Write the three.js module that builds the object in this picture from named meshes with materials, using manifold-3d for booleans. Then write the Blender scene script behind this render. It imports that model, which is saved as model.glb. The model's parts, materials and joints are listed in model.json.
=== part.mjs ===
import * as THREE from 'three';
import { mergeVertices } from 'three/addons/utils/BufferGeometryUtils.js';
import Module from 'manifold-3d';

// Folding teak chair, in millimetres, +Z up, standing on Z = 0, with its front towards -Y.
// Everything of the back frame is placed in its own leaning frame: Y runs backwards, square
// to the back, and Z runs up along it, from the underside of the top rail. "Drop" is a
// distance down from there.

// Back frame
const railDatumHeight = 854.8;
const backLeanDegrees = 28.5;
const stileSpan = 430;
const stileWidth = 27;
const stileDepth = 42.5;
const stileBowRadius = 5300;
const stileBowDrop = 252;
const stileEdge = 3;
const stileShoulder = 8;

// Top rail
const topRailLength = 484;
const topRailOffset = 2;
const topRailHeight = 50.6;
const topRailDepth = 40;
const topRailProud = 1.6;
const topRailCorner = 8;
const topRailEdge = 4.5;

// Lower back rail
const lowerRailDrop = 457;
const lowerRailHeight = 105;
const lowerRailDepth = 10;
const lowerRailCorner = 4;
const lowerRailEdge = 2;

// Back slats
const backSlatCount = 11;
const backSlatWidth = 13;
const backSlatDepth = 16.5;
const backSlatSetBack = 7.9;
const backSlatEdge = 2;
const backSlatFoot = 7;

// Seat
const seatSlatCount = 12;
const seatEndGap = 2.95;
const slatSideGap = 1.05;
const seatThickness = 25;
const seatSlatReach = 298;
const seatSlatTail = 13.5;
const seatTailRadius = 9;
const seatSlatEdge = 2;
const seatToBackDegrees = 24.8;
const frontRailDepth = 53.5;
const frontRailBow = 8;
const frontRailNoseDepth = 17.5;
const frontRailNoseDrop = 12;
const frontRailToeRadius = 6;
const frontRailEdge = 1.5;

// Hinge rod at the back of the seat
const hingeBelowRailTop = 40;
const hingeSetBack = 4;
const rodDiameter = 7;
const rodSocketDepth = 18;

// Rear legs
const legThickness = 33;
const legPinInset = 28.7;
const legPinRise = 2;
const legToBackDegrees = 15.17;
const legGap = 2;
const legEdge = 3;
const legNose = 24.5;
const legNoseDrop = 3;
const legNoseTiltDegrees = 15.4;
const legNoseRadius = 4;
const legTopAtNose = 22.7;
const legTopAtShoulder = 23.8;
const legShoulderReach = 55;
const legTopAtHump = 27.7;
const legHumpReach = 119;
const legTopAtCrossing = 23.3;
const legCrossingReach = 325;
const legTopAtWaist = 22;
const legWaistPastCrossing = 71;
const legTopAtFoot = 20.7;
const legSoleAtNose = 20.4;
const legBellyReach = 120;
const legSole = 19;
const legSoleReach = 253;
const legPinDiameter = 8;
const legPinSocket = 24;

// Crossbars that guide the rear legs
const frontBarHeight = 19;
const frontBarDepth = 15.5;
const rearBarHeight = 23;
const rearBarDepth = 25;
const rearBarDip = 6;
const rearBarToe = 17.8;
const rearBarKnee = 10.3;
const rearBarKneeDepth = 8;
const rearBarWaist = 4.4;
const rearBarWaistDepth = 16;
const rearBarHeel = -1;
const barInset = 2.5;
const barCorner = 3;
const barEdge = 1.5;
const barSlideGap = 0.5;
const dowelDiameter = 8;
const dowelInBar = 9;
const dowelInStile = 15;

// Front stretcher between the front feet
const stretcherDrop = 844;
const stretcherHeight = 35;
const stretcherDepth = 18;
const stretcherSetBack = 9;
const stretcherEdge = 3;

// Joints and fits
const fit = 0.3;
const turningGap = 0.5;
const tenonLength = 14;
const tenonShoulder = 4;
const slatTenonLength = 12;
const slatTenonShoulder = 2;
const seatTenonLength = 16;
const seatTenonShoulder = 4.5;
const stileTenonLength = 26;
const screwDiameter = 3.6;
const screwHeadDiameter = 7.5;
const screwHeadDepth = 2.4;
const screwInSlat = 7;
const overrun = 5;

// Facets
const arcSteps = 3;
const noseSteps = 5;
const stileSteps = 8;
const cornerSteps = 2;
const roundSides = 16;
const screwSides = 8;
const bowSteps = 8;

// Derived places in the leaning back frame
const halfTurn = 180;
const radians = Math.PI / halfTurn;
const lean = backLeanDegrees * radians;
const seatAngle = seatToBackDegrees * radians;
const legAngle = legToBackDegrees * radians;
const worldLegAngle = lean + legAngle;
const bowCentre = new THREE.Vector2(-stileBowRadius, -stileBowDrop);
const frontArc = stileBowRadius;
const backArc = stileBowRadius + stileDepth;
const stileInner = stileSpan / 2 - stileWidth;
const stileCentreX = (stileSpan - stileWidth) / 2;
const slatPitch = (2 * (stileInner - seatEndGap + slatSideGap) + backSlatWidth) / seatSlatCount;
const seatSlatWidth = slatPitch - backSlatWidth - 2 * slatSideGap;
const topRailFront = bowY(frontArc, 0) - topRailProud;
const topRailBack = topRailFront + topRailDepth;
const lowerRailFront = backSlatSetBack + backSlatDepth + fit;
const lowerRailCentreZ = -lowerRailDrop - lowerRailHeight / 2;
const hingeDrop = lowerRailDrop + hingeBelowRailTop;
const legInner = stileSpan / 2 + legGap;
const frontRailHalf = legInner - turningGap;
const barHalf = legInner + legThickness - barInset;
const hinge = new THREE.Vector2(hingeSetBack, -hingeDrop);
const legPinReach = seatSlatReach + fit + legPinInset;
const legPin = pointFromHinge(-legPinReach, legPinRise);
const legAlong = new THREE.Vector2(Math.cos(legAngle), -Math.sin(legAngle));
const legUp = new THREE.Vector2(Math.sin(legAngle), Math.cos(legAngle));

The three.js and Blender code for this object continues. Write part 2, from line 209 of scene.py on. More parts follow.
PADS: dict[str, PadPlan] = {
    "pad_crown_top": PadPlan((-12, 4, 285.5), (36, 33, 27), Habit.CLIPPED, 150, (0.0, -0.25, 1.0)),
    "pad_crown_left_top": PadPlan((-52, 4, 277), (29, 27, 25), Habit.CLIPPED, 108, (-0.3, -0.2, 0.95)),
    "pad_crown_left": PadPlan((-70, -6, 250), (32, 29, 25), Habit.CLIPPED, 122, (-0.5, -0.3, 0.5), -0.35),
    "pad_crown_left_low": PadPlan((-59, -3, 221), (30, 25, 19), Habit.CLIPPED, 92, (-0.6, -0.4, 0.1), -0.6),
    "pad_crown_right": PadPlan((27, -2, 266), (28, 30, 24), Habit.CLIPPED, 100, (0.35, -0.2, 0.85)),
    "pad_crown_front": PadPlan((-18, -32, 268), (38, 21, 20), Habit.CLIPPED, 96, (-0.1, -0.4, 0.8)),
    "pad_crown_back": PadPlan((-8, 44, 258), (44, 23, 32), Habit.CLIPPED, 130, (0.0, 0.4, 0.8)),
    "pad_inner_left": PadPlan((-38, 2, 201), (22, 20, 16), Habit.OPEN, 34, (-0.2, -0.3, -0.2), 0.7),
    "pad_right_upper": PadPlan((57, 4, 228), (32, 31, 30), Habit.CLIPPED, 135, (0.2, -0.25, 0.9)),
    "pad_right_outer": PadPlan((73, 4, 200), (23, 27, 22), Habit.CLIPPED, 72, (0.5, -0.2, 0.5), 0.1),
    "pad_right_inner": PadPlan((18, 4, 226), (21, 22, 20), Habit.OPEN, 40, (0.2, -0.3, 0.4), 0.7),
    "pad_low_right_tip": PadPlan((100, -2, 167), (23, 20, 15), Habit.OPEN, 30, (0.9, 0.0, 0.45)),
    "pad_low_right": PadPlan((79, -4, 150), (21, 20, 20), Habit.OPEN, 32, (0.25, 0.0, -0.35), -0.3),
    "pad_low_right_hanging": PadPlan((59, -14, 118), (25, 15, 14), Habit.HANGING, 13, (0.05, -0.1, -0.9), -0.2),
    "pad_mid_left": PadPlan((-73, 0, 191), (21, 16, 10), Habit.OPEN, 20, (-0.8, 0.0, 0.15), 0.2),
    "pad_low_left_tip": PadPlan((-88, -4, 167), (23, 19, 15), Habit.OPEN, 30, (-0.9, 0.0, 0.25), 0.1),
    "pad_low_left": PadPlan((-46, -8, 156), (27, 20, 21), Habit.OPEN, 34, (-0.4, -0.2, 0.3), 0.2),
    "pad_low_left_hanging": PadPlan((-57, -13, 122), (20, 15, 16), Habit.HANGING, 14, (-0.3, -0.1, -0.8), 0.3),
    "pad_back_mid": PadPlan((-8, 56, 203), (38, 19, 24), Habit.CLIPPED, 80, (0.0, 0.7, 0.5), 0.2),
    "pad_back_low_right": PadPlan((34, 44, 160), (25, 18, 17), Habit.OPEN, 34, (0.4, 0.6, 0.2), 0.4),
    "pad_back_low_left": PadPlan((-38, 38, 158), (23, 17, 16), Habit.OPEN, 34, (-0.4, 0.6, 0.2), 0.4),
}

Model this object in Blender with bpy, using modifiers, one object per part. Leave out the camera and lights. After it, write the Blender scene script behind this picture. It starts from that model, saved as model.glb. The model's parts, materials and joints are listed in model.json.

GIVEN EXERCISE.
Extract all lines that hold the word "parts".

ANSWER FOR THIS EXERCISE.
Write the three.js module that builds the object in this picture from named meshes with materials, using manifold-3d for booleans. Then write the Blender scene script behind this render. It imports that model, which is saved as model.glb. The model's parts, materials and joints are listed in model.json.
The three.js and Blender code for this object continues. Write part 2, from line 209 of scene.py on. More parts follow.
Model this object in Blender with bpy, using modifiers, one object per part. Leave out the camera and lights. After it, write the Blender scene script behind this picture. It starts from that model, saved as model.glb. The model's parts, materials and joints are listed in model.json.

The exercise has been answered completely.